开展约谈,法律法规是依托,公开是法宝。现在有了法律规定,再加上公开约谈,让噪声污染问题在公众面前曝光,让被约谈的领导丢面子,压力大,才会变压力为动力,快速改变噪声污染严重的局面。
五、强化属地管理,制定噪声污染综合治理方案
为加强噪声污染综合治理,《噪声法》规定了三种噪声污染综合治理方案。一是因公路、城市道路和城市轨道交通运行排放噪声造成严重污染的,市、县政府应当组织有关部门和其他有关单位对噪声污染情况进行责任认定,制定噪声污染综合治理方案。责任单位应当采取措施,减轻噪声污染。二是因铁路噪声造成严重污染的,铁路运输企业和市、县政府应当对噪声污染情况进行调查,制定噪声污染综合治理方案,并各自采取有效措施,减轻噪声污染。三是因民用航空器起降噪声造成严重污染的,所在地政府应当组织有关部门和有关单位制定噪声污染综合治理方案。机场管理机构、地方政府和有关单位应当采取有效措施,减轻噪声污染。
六、对公共场所娱乐健身噪声扰民明确规定予以行政处罚
关于广场舞等娱乐健身噪声,法律规定在街道、广场、公园等公共场所组织或者开展娱乐、健身等活动,应当遵守公共场所管理者有关活动区域、时段、音量等规定,采取有效措施,防止噪声污染;不得违反规定使用音响器材产生过大音量。

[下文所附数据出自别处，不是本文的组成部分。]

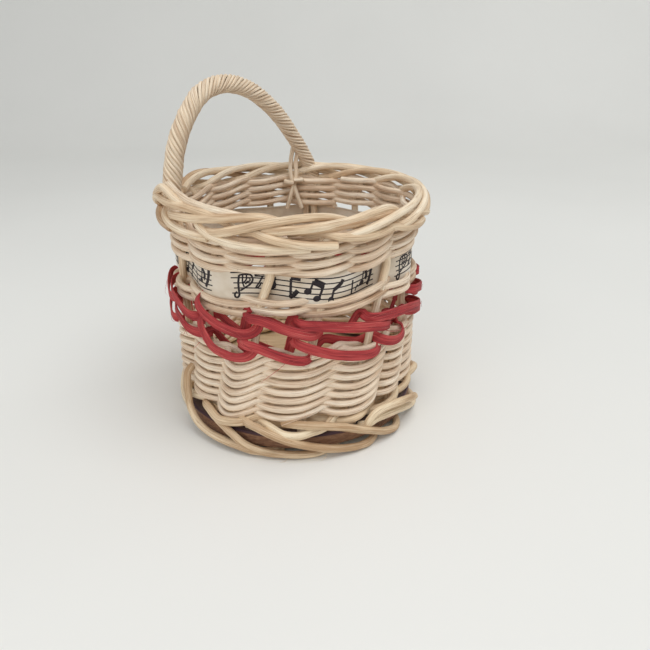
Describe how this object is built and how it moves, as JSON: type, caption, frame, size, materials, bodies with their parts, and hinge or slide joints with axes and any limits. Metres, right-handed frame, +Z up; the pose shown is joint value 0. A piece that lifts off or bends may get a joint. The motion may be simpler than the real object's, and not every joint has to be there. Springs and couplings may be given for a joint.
{
  "type": "wicker basket",
  "caption": "Small round open wicker basket with a wooden base, a roped side handle, a woven-in printed ribbon and two bands of flat red cane.",
  "frame": {"origin": "on the ground under the centre of the base board", "axes": "+Z up, -Y towards the front, where the ribbon's clef shows; the handle stands over the left and back"},
  "size_m": [0.115, 0.1152, 0.1442],
  "materials": {
    "base_wood": "bare brown wood with a dark top edge",
    "stake_cane": "natural round cane, satin",
    "weaver_cane": "natural round cane, matt",
    "foot_cane": "thick natural round cane, matt",
    "handle_cane": "natural round cane, satin",
    "red_cane": "dyed flat cane with split fibres, matt",
    "ribbon_satin": "ivory satin with a black printed pattern"
  },
  "bodies": {
    "root": {"base_board": "base_wood", "stake_01": "stake_cane", "stake_02": "stake_cane", "stake_03": "stake_cane", "stake_04": "stake_cane", "stake_05": "stake_cane", "stake_06": "stake_cane", "stake_07": "stake_cane", "stake_08": "stake_cane", "stake_09": "stake_cane", "stake_10": "stake_cane", "stake_11": "stake_cane", "stake_12": "stake_cane", "stake_13": "stake_cane", "stake_14": "stake_cane", "foot_strand_01": "foot_cane", "foot_strand_02": "foot_cane", "foot_strand_03": "foot_cane", "foot_strand_04": "foot_cane", "foot_strand_05": "foot_cane", "foot_strand_06": "foot_cane", "foot_strand_07": "foot_cane", "foot_strand_08": "foot_cane", "foot_strand_09": "foot_cane", "foot_strand_10": "foot_cane", "foot_strand_11": "foot_cane", "foot_strand_12": "foot_cane", "foot_strand_13": "foot_cane", "foot_strand_14": "foot_cane", "bottom_weaver_a": "foot_cane", "bottom_weaver_b": "foot_cane", "lower_weaver_a": "weaver_cane", "lower_weaver_b": "weaver_cane", "red_lower_a": "red_cane", "red_lower_b": "red_cane", "red_upper_a": "red_cane", "red_upper_b": "red_cane", "middle_weaver_a": "weaver_cane", "middle_weaver_b": "weaver_cane", "ribbon": "ribbon_satin", "upper_weaver_a": "weaver_cane", "upper_weaver_b": "weaver_cane", "handle_core": "handle_cane", "handle_strand_01": "handle_cane", "handle_strand_02": "handle_cane", "handle_strand_03": "handle_cane", "handle_strand_04": "handle_cane", "handle_strand_05": "handle_cane", "handle_tail_a": "handle_cane", "handle_tail_b": "handle_cane", "handle_tie": "handle_cane"}
  },
  "joints": []
}
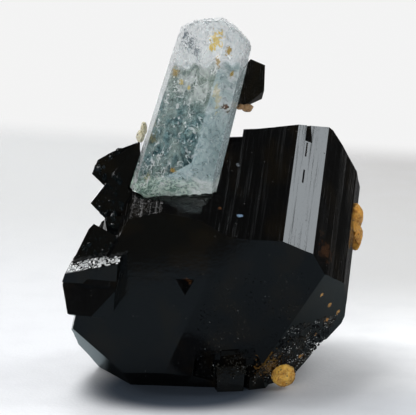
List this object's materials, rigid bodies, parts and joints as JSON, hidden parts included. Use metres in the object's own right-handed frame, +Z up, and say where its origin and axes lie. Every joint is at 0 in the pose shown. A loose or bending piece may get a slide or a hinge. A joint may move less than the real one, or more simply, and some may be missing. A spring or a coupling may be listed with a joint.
{
  "type": "aquamarine specimen",
  "caption": "Pale blue aquamarine prism standing on a stout black tourmaline crystal, with a small dark crystal on its back and feldspar grains.",
  "frame": {"origin": "on the surface the specimen stands on, under the middle of the black crystal as seen from the front", "axes": "+Z up, -Y towards the front face the picture shows, +X to the right in that view"},
  "size_m": [0.0525, 0.0435, 0.0645],
  "materials": {
    "black_tourmaline": "glassy black crystal faces, striated lengthwise, broken at the root",
    "aquamarine": "clear pale blue crystal, veiled inside, etched top",
    "ochre_feldspar": "dull granular mineral",
    "pale_feldspar": "dull granular mineral",
    "brown_feldspar": "dull granular mineral"
  },
  "bodies": {
    "root": {"black_tourmaline": "black_tourmaline", "aquamarine": "aquamarine", "small_tourmaline": "black_tourmaline", "feldspar_crust": "ochre_feldspar", "feldspar_pebble": "ochre_feldspar", "pale_feldspar_chip": "pale_feldspar", "brown_feldspar_crumb": "brown_feldspar"}
  },
  "joints": []
}
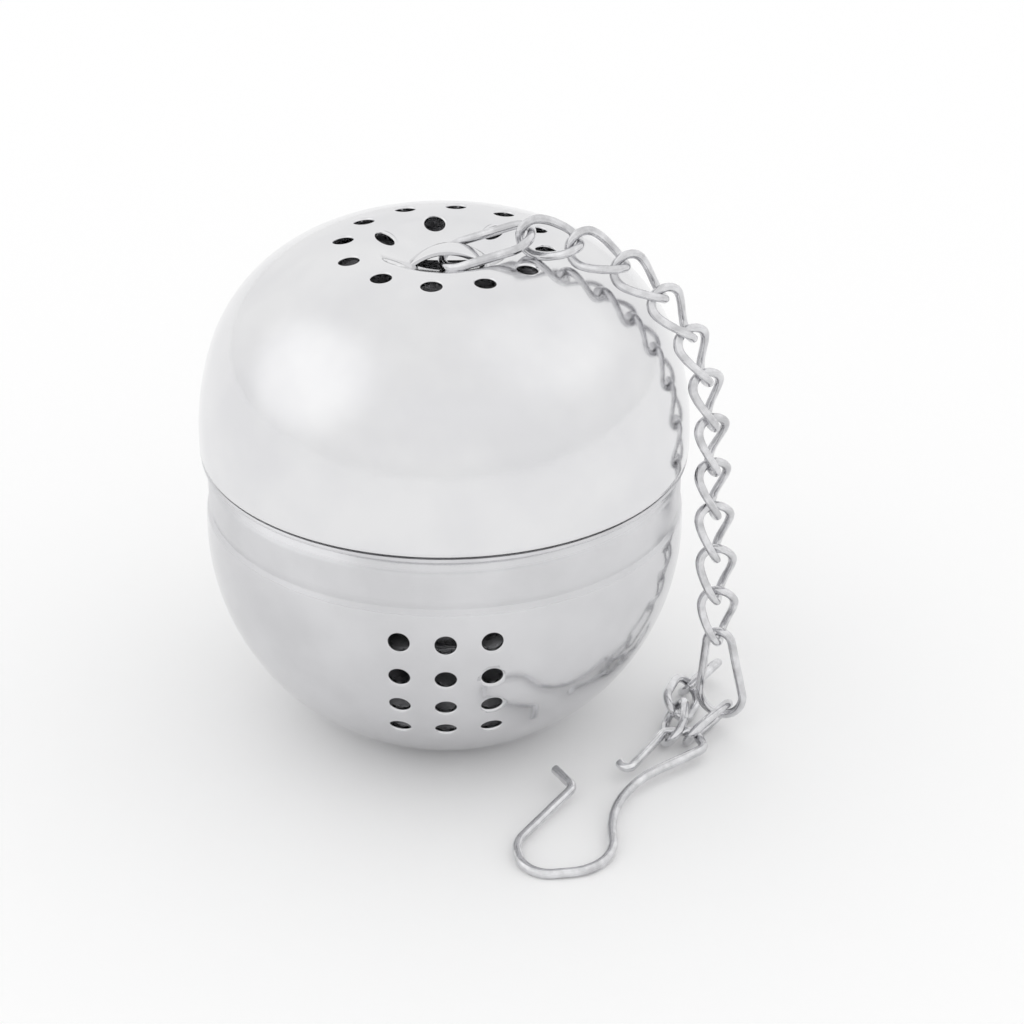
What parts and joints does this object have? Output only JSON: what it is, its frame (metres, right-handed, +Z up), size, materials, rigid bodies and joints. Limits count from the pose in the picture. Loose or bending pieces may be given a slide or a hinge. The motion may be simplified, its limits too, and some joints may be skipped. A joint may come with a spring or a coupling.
{
  "type": "tea infuser",
  "caption": "Ball tea infuser: perforated steel bowl and screw-on domed lid with a strap that holds a wire-link chain ending in a bent hook for a cup rim.",
  "frame": {"origin": "centre of the flat foot under the bowl, which is the face it stands on", "axes": "+Z up through the lid, +X towards the side where the chain hangs, -Y towards the front where the first group of holes faces"},
  "size_m": [0.0459, 0.0471, 0.0461],
  "materials": {
    "bowl_steel": "polished stainless steel sheet with a brushed band",
    "lid_steel": "polished stainless steel sheet",
    "collar_steel": "rolled stainless steel strip",
    "chain_wire": "drawn and tumbled stainless steel wire",
    "hook_wire": "drawn stainless steel wire"
  },
  "bodies": {
    "bowl": {"bowl": "bowl_steel"},
    "collar": {"threaded_collar": "collar_steel"},
    "lid": {"lid": "lid_steel"},
    "top_link": {"top_link": "chain_wire"},
    "chain_link_01": {"chain_link_01": "chain_wire"},
    "chain_link_02": {"chain_link_02": "chain_wire"},
    "chain_link_03": {"chain_link_03": "chain_wire"},
    "chain_link_04": {"chain_link_04": "chain_wire"},
    "chain_link_05": {"chain_link_05": "chain_wire"},
    "chain_link_06": {"chain_link_06": "chain_wire"},
    "chain_link_07": {"chain_link_07": "chain_wire"},
    "chain_link_08": {"chain_link_08": "chain_wire"},
    "chain_link_09": {"chain_link_09": "chain_wire"},
    "chain_link_10": {"chain_link_10": "chain_wire"},
    "chain_link_11": {"chain_link_11": "chain_wire"},
    "low_link": {"low_link": "chain_wire"},
    "hook_link": {"hook_link": "chain_wire"},
    "hook": {"hook": "hook_wire"},
    "spare_link_1": {"spare_link_1": "chain_wire"},
    "spare_link_2": {"spare_link_2": "chain_wire"},
    "spare_link_3": {"spare_link_3": "chain_wire"}
  },
  "joints": [
    {"name": "lid_lift", "type": "slide", "parent": "bowl", "child": "collar", "axis": [0, 0, 1], "range_m": [0, 0.0042]},
    {"name": "lid_turn", "type": "hinge", "parent": "collar", "child": "lid", "pos_m": [0, 0, 0.0257], "axis": [0, 0, 1], "range_deg": [0, 170]},
    {"name": "top_link_swing", "type": "hinge", "parent": "lid", "child": "top_link", "pos_m": [-0.00015, -0.00158, 0.04242], "axis": [-0.1219, -0.9925, 0], "range_deg": [0, 60]},
    {"name": "chain_link_01_swing", "type": "hinge", "parent": "top_link", "child": "chain_link_01", "pos_m": [0.00639, -0.00238, 0.04489], "axis": [-0.1219, -0.9925, 0], "range_deg": [0, 12]},
    {"name": "chain_link_02_swing", "type": "hinge", "parent": "chain_link_01", "child": "chain_link_02", "pos_m": [0.01037, -0.00287, 0.04435], "axis": [-0.1219, -0.9925, 0], "range_deg": [0, 12]},
    {"name": "chain_link_03_swing", "type": "hinge", "parent": "chain_link_02", "child": "chain_link_03", "pos_m": [0.01407, -0.00333, 0.04276], "axis": [-0.1219, -0.9925, 0], "range_deg": [0, 12]},
    {"name": "chain_link_04_swing", "type": "hinge", "parent": "chain_link_03", "child": "chain_link_04", "pos_m": [0.01721, -0.00371, 0.04024], "axis": [-0.1219, -0.9925, 0], "range_deg": [0, 12]},
    {"name": "chain_link_05_swing", "type": "hinge", "parent": "chain_link_04", "child": "chain_link_05", "pos_m": [0.01958, -0.004, 0.03697], "axis": [-0.1219, -0.9925, 0], "range_deg": [0, 12]},
    {"name": "chain_link_06_swing", "type": "hinge", "parent": "chain_link_05", "child": "chain_link_06", "pos_m": [0.02102, -0.00418, 0.03319], "axis": [-0.1219, -0.9925, 0], "range_deg": [0, 12]},
    {"name": "chain_link_07_swing", "type": "hinge", "parent": "chain_link_06", "child": "chain_link_07", "pos_m": [0.02174, -0.00427, 0.02919], "axis": [-0.1219, -0.9925, 0], "range_deg": [0, 12]},
    {"name": "chain_link_08_swing", "type": "hinge", "parent": "chain_link_07", "child": "chain_link_08", "pos_m": [0.02198, -0.0043, 0.02514], "axis": [-0.1219, -0.9925, 0], "range_deg": [0, 12]},
    {"name": "chain_link_09_swing", "type": "hinge", "parent": "chain_link_08", "child": "chain_link_09", "pos_m": [0.0223, -0.00434, 0.0211], "axis": [-0.1219, -0.9925, 0], "range_deg": [0, 12]},
    {"name": "chain_link_10_swing", "type": "hinge", "parent": "chain_link_09", "child": "chain_link_10", "pos_m": [0.02261, -0.00438, 0.01705], "axis": [-0.1219, -0.9925, 0], "range_deg": [0, 12]},
    {"name": "chain_link_11_swing", "type": "hinge", "parent": "chain_link_10", "child": "chain_link_11", "pos_m": [0.02293, -0.00441, 0.013], "axis": [-0.1219, -0.9925, 0], "range_deg": [0, 12]},
    {"name": "low_link_swing", "type": "hinge", "parent": "chain_link_11", "child": "low_link", "pos_m": [0.02325, -0.00445, 0.00895], "axis": [-0.1219, -0.9925, 0], "range_deg": [0, 8]},
    {"name": "hook_link_swing", "type": "hinge", "parent": "low_link", "child": "hook_link", "pos_m": [0.02373, -0.00521, 0.00154], "axis": [-0.9052, 0.4128, -0.1009], "range_deg": [0, 12]},
    {"name": "hook_turn", "type": "hinge", "parent": "hook_link", "child": "hook", "pos_m": [0.02062, -0.00903, 0.00163], "axis": [0, 0, 1], "range_deg": [0, 25]},
    {"name": "spare_link_1_turn", "type": "hinge", "parent": "hook", "child": "spare_link_1", "pos_m": [0.01934, -0.00875, 0.00172], "axis": [0, 0, 1], "range_deg": [0, 15]},
    {"name": "spare_link_2_turn", "type": "hinge", "parent": "spare_link_1", "child": "spare_link_2", "pos_m": [0.01982, -0.00452, 0.00156], "axis": [0, 0, 1], "range_deg": [0, 20]},
    {"name": "spare_link_3_turn", "type": "hinge", "parent": "spare_link_2", "child": "spare_link_3", "pos_m": [0.02127, -0.00087, 0.00151], "axis": [0, 0, 1], "range_deg": [0, 20]}
  ]
}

公共场所管理者应当合理规定娱乐、健身等活动的区域、时段、音量,可以采取设置噪声自动监测和显示设施等措施加强管理。如果不遵守公共场所管理者有关活动区域和时段等规定,不听相关单位的劝阻、调解,将被执法部门处以警告并责令改正;拒不改正的,处二百元以上五百元以下的罚款。
七、强化社会共治,住宅小区要制定噪声污染防治规约
噪声污染是一种社会公害,只有形成人人有责、人人参与、人人受益的良好防治氛围,才能共同维护生活环境和谐安宁,所以《噪声法》第六十九条规定,各住宅小区业主委员会、物业服务人、业主应通过制定管理规约或者其他形式,约定本物业管理区域噪声污染防治要求,由业主共同遵守。
以上都是《噪声法》的创新性规定,特别是约谈制度,不仅在原法中没有,在其他污染防治法律乃至所有法律都未曾出现。相信今年6月5日实施之后,该法成为一部守护百姓安宁的“金钢法”。